Quant aux propos de ce tome,
Joan Sfar donne de sacrés coups de griffes à deux de ses bêtes noires : la religion et la xénophobie. Les deux s'alimentant mutuellement comme il l'explique à la fin de son ouvrage. Et dans une certaine mesure, il faut bien avouer qu'il n'a pas complètement tort.
D'emblée, le titre fait référence au pogrom qui eu lieu à Kishinev en Ukraine et fut immortalisé (en plus des photos prises par l'armée comme des trophées...) par un très long poème de Chaïm Nahman Bialik : "La Ville du massacre". Poème qu'il a ajouté en annexe.
Pour rendre son propos plus léger, le père du Chat du rabbin use de son meilleur outil : l'humour; pour ridiculiser ces dangereux ignorants racistes. Et aussi des scènes parodiques de séries B, façon
Quentin Tarantino. Heureusement d'ailleurs que notre inimitable gitan, Tchokola est là pour empêcher ces Juifs ashkénazes de se laisser aller à la morne mélancolie qui les caractérise.
Et bien sûr, comme c'est
Sfar, on n'échappe pas à quelques paroles un peu crues... Mais, peut-être parce qu'il a fini ce tome le lendemain de la Saint Valentin : il nous parle aussi d'amour !

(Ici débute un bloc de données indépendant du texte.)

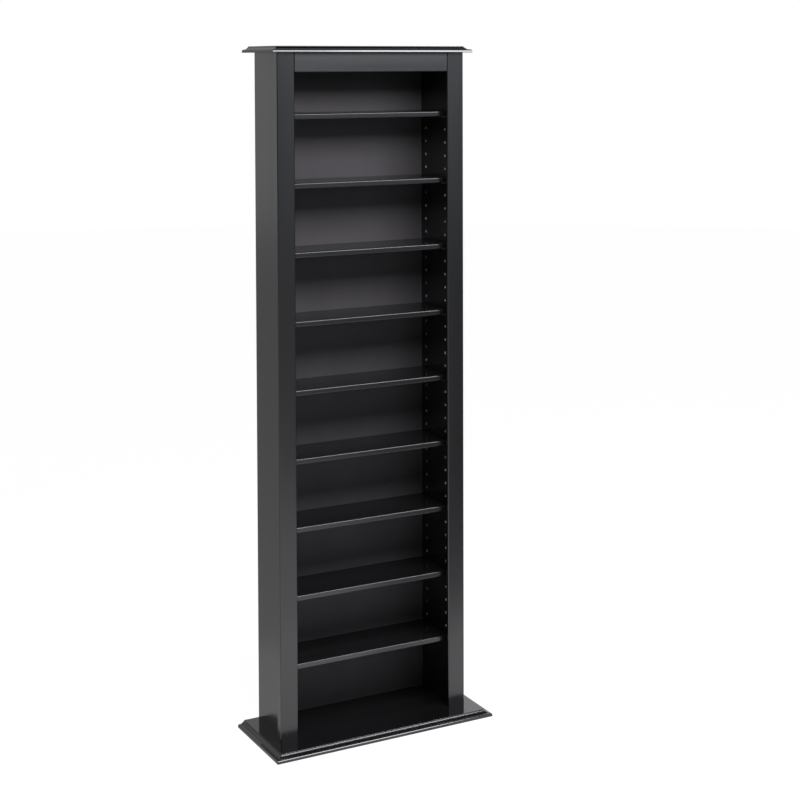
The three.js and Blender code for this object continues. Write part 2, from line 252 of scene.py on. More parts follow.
def stile(sign):
    """A stile: its outline from above, with two rounded front edges and an inner lip thinned from behind,
    carried straight up."""
    inner, outer = STILE_LOW[0], STILE_HIGH[0]
    front, back = STILE_LOW[1], STILE_HIGH[1]
    lip_back = front + STILE_LIP
    edge = LAMINATE_EDGE
    outline = np.vstack([
        arc(inner + STILE_INNER_ARRIS, front + STILE_INNER_ARRIS, STILE_INNER_ARRIS, 2, ARRIS_STEPS),
        arc(outer - STILE_OUTER_ARRIS, front + STILE_OUTER_ARRIS, STILE_OUTER_ARRIS, 3, ARRIS_STEPS),
        arc(outer - edge, back - edge, edge, 0, EDGE_STEPS),
        [[PANEL_LOW[0], back], [PANEL_LOW[0], lip_back]],
        arc(inner + edge, lip_back - edge, edge, 1, EDGE_STEPS),
    ])
    rows, columns = 2, len(outline)
    points = np.empty((rows, columns, 3))
    points[..., :2] = outline * [sign, 1]
    points[..., 2] = np.array([STILE_LOW[2], STILE_HIGH[2]])[:, None]
    return points.reshape(-1, 3), grid_faces(rows, columns, True) + end_faces(rows, columns)


def bend(start, control, end, steps):
    """Points on the quadratic curve that leaves start and reaches end aiming at control."""
    t = np.linspace(0, 1, steps + 1)[:, None]
    return (1 - t) ** 2 * np.array(start) + 2 * t * (1 - t) * np.array(control) + t ** 2 * np.array(end)


def moulding_profile(thickness):
    """The moulded edge from the flat top down to the flat underside: a rounded arris and a small step,
    a shallow cove on a quadratic curve, a nose whose chamfer is eased at both ends by quadratic curves and
    whose face leans back, and a foot on a quarter circle. Rows are (distance inwards, height)."""
    turn = quarter_turn(ARRIS_STEPS)
    arris = np.stack([MOULDING_WIDTH + STEP_ARRIS * (1 - np.sin(turn)),
                      thickness - STEP_ARRIS * (1 - np.cos(turn))], -1)
    cove = bend([MOULDING_WIDTH - STEP_WIDTH, thickness - STEP_HEIGHT], [COVE_TURN_INSET, NOSE_TOP],
                [NOSE_WIDTH, NOSE_TOP], COVE_STEPS)
    chamfer_top = np.array([NOSE_CHAMFER_INSET, NOSE_TOP])
    chamfer_foot = np.array([NOSE_LEAN * (NOSE_CHAMFER_FOOT - NOSE_FOOT), NOSE_CHAMFER_FOOT])
    eased = NOSE_EASE * (chamfer_foot - chamfer_top) / np.linalg.norm(chamfer_foot - chamfer_top)
    shoulder = bend(chamfer_top + [NOSE_EASE, 0], chamfer_top, chamfer_top + eased, NOSE_STEPS)
    brow = bend(chamfer_foot - eased, chamfer_foot, chamfer_foot - [NOSE_LEAN * NOSE_EASE, NOSE_EASE],
                NOSE_STEPS)
    turn = quarter_turn(FOOT_STEPS)
    foot = np.stack([NOSE_FOOT * (1 - np.cos(turn)), NOSE_FOOT * (1 - np.sin(turn))], -1)
    held = [[MOULDING_WIDTH + STEP_ARRIS + HOLD, thickness]]
    ledge = [[MOULDING_WIDTH, thickness - STEP_HEIGHT]]
    face = [[NOSE_LEAN * HOLD, NOSE_FOOT + HOLD]]
    under = [[NOSE_FOOT + HOLD, 0]]
    return np.vstack([held, arris, ledge, cove, shoulder, brow, face, foot, under])


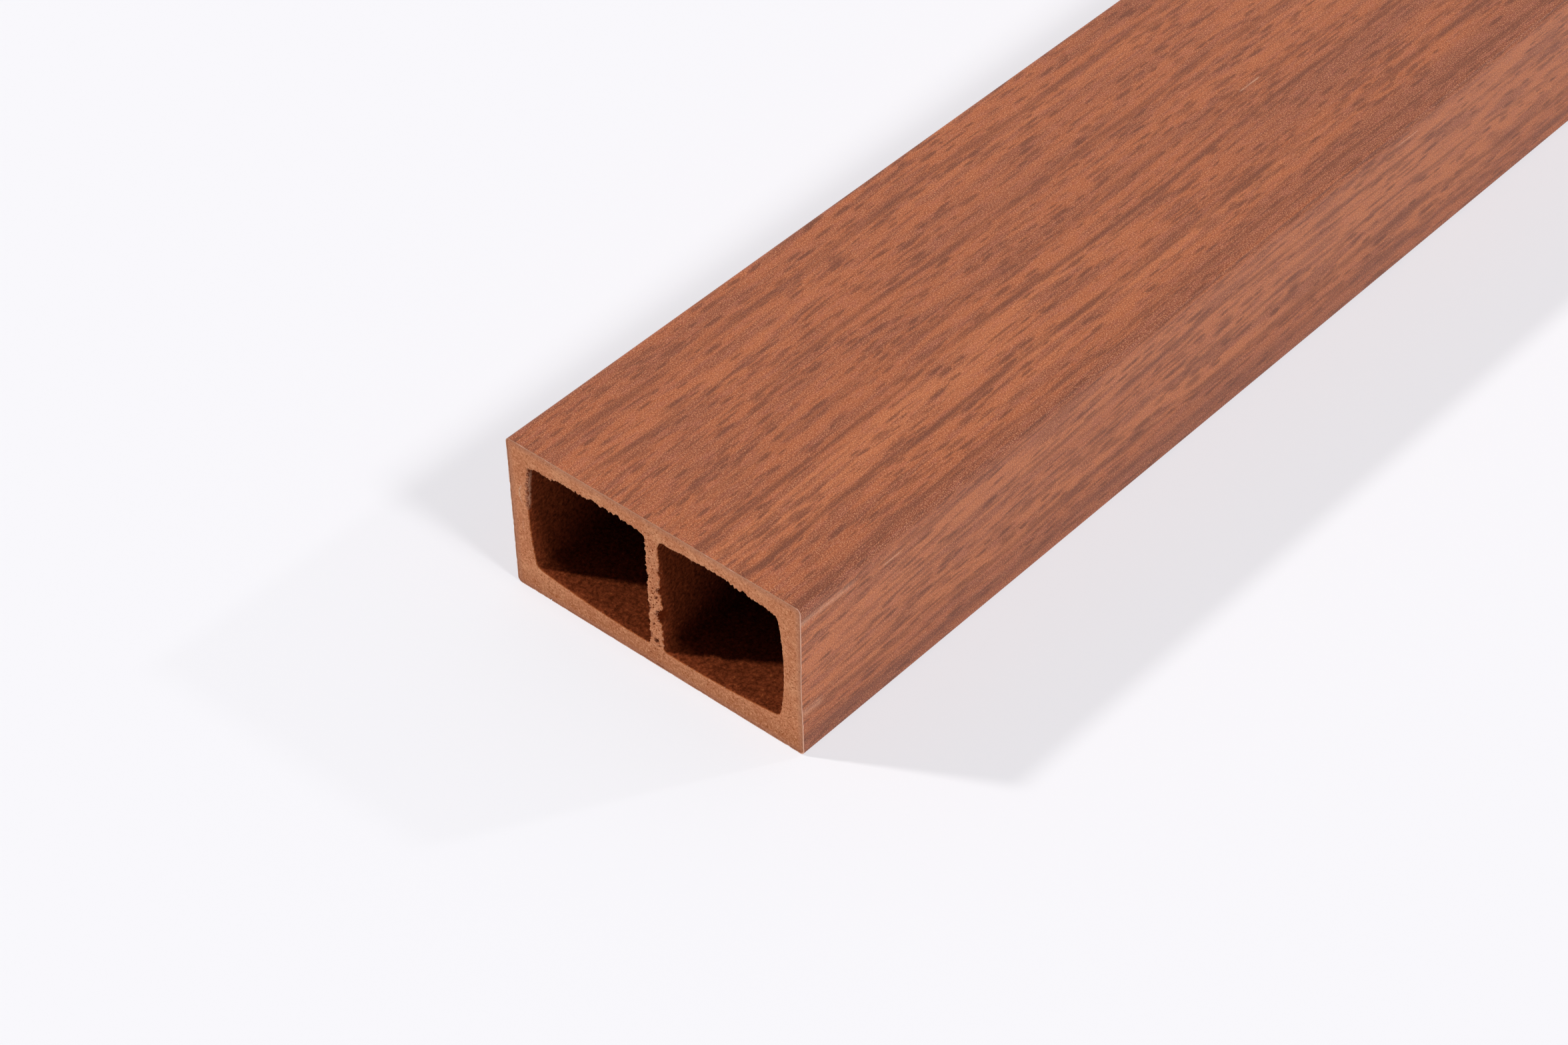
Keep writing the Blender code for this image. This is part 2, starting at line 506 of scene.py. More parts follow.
# the sawn face
sawn = dict(
    grainStep=0.62,            # spacing of its points
    webStep=0.34,              # finer on the web, which is rougher
    webFine=(-3.0, 3.2),       # the stretch of x that the finer points fill
    webClear=(-3.2, 3.4),      # and the one that the others keep off
    stray=0.33,                # how far a point strays, as a share of the spacing
    apart=0.4,                 # and how near an outline it may lie
    rough=0.03, webRough=0.20, webHalf=3.0,    # unevenness, and how much more the web has
    waves=(1.1, 0.5), fineShare=0.6,           # sizes of the unevenness
    round=0.09,                # rims and the outer edge lie this far behind the face
    paintedBiteShade=(0.15, 0.6),      # painted shade: a bite is painted darker between these depths
    ledgeDeep=0.35,            # a torn ledge lies this far behind the face
    notchDeep=0.22, notchMost=1.2,             # and a notch this share of its reach
    crackWide=0.42,            # width of the crack beside a torn rim
    crackTorn=0.3,             # how torn a rim has to be for one
    crackPatch=2.4, crackGaps=(-0.75, -0.25),  # what breaks it: a noise's size and levels
)

# an open cell of the foam
cell = dict(
    sides=8, squash=(0.5, 0.95), uneven=(0.82, 1.15),
    deep=0.5, floor=0.72, bottom=1.3,     # shares: of the radius, of the mouth, of the depth
    offRim=0.30, gap=0.12,     # free foam round it
    widest=1.0,                # every mouth stays within this distance of its middle
)

# the chambers' walls behind a rim
wall = dict(
    firstRing=0.26, ringGrowth=1.42,           # depth of the first ring, and how the gaps grow
    fade=0.75,                 # how deep a ragged rim reaches into the chamber
    ledgeFade=3.0,             # how deep its unevenness along the tube does
    tornFade=0.7, crackFade=0.22,              # and the pale tear and its crack
    rough=0.17, smoothMouth=0.5,               # unevenness of the skin, and how deep it sets in
    lumps=(1.9, 2.6), fineLumps=(0.7, 0.9),    # their size across and along
    fineShare=0.6,
    notchLumps=0.6, paintedNotchShade=1.3,             # how lumpy a notch is behind its rim, and how much darker it is painted there as painted shade
)

# How ragged the saw left each stretch of a rim: from and to in mm along x for a ceiling or a
# floor and along z for an upright side, then the height of the teeth, their pitch, how far a
# ledge is broken back, and how torn it is
rimColumns = "chamber side span teeth pitch ledge torn"
nearRims = table(
    rimColumns,
    ("left", "ceiling", (-42, -3), 0.46, 1.5),
    ("left", "outer", (29, 46), 0.24, 0.9, 0.55, 1.0),
    ("left", "outer", (4, 29), 0.12, 1.1, 0.35),
    ("left", "web", (4, 46), 0.22, 0.9),
    ("right", "ceiling", (2, 17), 0.22, 1.3),
    ("right", "ceiling", (17, 34), 0.52, 1.8),
    ("right", "ceiling", (34, 43), 0.20, 1.2),
    ("right", "web", (4, 46), 0.28, 0.9),
    ("right", "outer", (4, 46), 0.07, 1.0),
)
farRims = table(
    rimColumns,
    ("left", "ceiling", (-42, -2), 0.30, 1.4),
    ("right", "ceiling", (2, 42), 0.36, 1.7),
    ("left", "web", (4, 46), 0.18, 0.9),
    ("right", "web", (4, 46), 0.20, 0.9),
    ("left", "outer", (4, 46), 0.10, 1.0),
    ("right", "outer", (4, 46), 0.14, 1.0),
)
plainRim = dict(teeth=0.05, pitch=1.2)

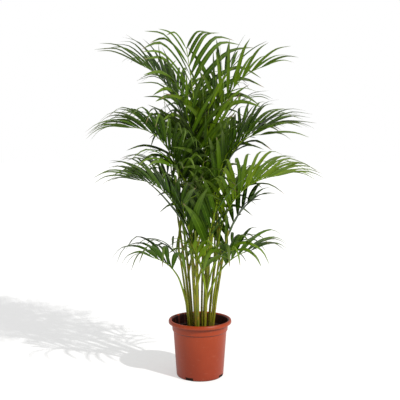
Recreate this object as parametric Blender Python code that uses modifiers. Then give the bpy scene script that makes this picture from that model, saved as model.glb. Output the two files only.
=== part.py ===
"""Areca palm growing in a round plastic nursery pot, at its real size.

Metres, +Z up. The origin is the middle of the pot's flat underside and the
front of the plant faces -Y. A clump of canes stands in the potting soil. Each
frond is one grown leaf: a stalk, its rib and every leaflet on it.
"""

import math
import random

import bmesh
import bpy
from mathutils import Matrix, Vector
from mathutils.bvhtree import BVHTree

OBJECT_NAME = "potted_areca_palm"

# Pot: a 21 cm nursery pot with a folded lip, a collar and a tapered body.
POT_HEIGHT = 0.190
LIP_RADIUS = 0.105
LIP_DEPTH = 0.012
COLLAR_RADIUS = 0.0930
COLLAR_FOOT = 0.1530
BODY_RADIUS_TOP = 0.0885
BASE_RADIUS = 0.0780
WALL = 0.0020
FLOOR = 0.0025
POT_STEPS = 40
NOTCH_COUNT = 4
NOTCH_WIDTH = 0.028
NOTCH_HEIGHT = 0.010
NOTCH_TURN = math.radians(-27.0)

# Soil: fills the pot to a little below the collar.
SOIL_EDGE = 0.1540
SOIL_CROWN = 0.1590
GAP = 0.0003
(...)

A l'issue de cette lecture, je pense que ce tome est le plus ambitieux, de plus réussi et le plus émouvant de la série. de par ce qu'il dénonce et, le plus appréciable, grâce à ce que
Joan Sfar a su mettre de lui dans cet album.
Là où il y a de quoi désespérer : c'est qu'on se demande si la condition pour dénoncer les préjugés sur les communautés ethniques et religieuses n'est possible aujourd'hui que chez ceux qui détestent la religion ? Triste constat ...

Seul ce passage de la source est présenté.